Andrew: Well, these days,… the biggest thing that we’re really into is mariachi music. It’s interesting, because I got on this website… I want to do more performing. I have been teaching for a really long time, and I’ve been wanting to do more performing. I had been on this website called GigSalad, and I noticed a lot of people were looking for mariachi bands.

I said, “Well, you know, I’m going to see if I can find a mariachi band, and see if I can help them out.” I looked all over. I tried to book gigs for other bands, didn’t work out. So finally I said, “Okay, I’m going to do this.” I had this colleague who said that she wanted to sing a song, but then I asked, I said… I asked my wife, “Will you sing this song?” She was amazing. I mean, she’s a great singer, but just took to this stuff like a fish to water.

We started to… We put together a mariachi band. Like anything in my life, I had no clue… how much work I was getting myself into, in terms of learning myself, and then gathering together a group of musicians to play. For the past… coming up on two years now, we’ve been… really just getting into mariachi, and exploring it, and playing it. I started learning the guitarron. Mostly, for mariachi music, I’m playing the accordion.
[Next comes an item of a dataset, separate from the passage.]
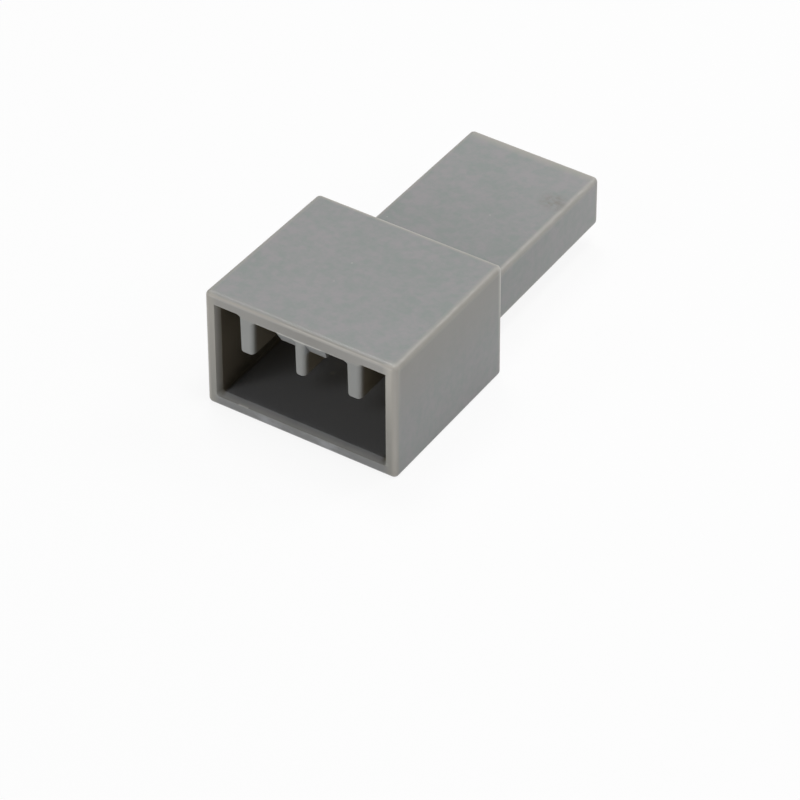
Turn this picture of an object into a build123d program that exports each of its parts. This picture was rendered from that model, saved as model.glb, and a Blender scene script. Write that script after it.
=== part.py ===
from build123d import *
import os
from math import radians, tan

os.makedirs("parts", exist_ok=True)

# A five-pin connector without a wire. Its mouth faces -Y, its flat handle runs back along +Y, and it
# rests on the underside of its shroud. Millimetres. X and Y are zero at the middle, Z at the underside.

# Shroud, measured at the mouth's rim. Its width follows from the row of contacts.
shroud_height = 12.45
shroud_length = 17.56
shroud_draft = 0.8

# Handle, measured where it leaves the shroud
handle_width = 14.1
handle_height = 5.62
handle_lift = 2.06
handle_length = 21.06
handle_draft = 0.46
handle_wall = 1.2

# Outer edges of the moulding
edge_radius = 0.5

# Cored mouth, with its walls measured behind the lead-in
side_wall = 1.35
floor_wall = 1.45
roof_wall = 1.37
outer_bay_rise = 0.28
back_wall = 1.2
core_draft = 0.5
core_radius = 0.25
lead_in_depth = 0.6
lead_in_inset = 0.3

# Ribs that hang from the roof of the mouth. Each has a cover plate on top that lies within the roof.
rib_spacing = 5.6
rib_height = 3.83
outer_rib_root = 1.6
outer_rib_edge = 1.45
middle_rib_root = 1.25
middle_rib_edge = 1.1
rib_front_radius = 0.45
rib_corner_radius = 0.3
rib_root_radius = 0.4
rib_cover = 0.3

# Catch at the middle of the roof, just inside the rim. The ramp's sides are cut back at a slant.
catch_drop = 1.27
catch_ramp = 0.74
catch_length = 2.4
catch_root_width = 5.2
catch_tip_width = 4.7
catch_root_cut = 0.4
catch_tip_cut = 0.05
catch_cut_slope = 0.27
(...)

So another new learning for me there is… it’s real difficult to get together a big band of people to play something, to get all these musicians who are very busy together.

I started figuring out how I could play the bass part and rhythm part with my left hand, and then play the violins and trumpets with my right hand. I’m learning all this about things that I can do with the accordion to make a full sound, so we can actually perform as a duo, or as a trio with guitar or violin. I don’t know, it’s just… it’s been a blast. It’s the wonderful thing is doing things together with my wife, and making music together. That’s the best part of all.

Christopher: Fantastic. We’ll definitely have a link to that band, Mariachi Flor de Missouri, and your hot winds project that I believe encompasses other performing groups, too. Is that right?

Andrew: Yes. With that, I’m doing other world music, so… for example, Rachel and I just went down to Arkansas, and we taught a school workshop on Cuban rhythms. I’ve got some… another world music library presentation coming up, so doing a lot of edu-tainment on world music, which is something I taught in the university for… and I don’t know, 11, 12 years I taught world music classes. Taking that knowledge and spreading it out, I’ve also done workshops on Irish music, and just different things that I’ve studied and been into over the years, and spreading it out, and playing with other people.

Christopher: Wonderful. Well Andrew, it’s been such a pleasure to get to talk to you. I already knew you, obviously, through our work together; but this chance to go deep into your story and share some of your insights and wisdom with our podcast listeners has just been a delight, so thank you so much for joining us on the show today.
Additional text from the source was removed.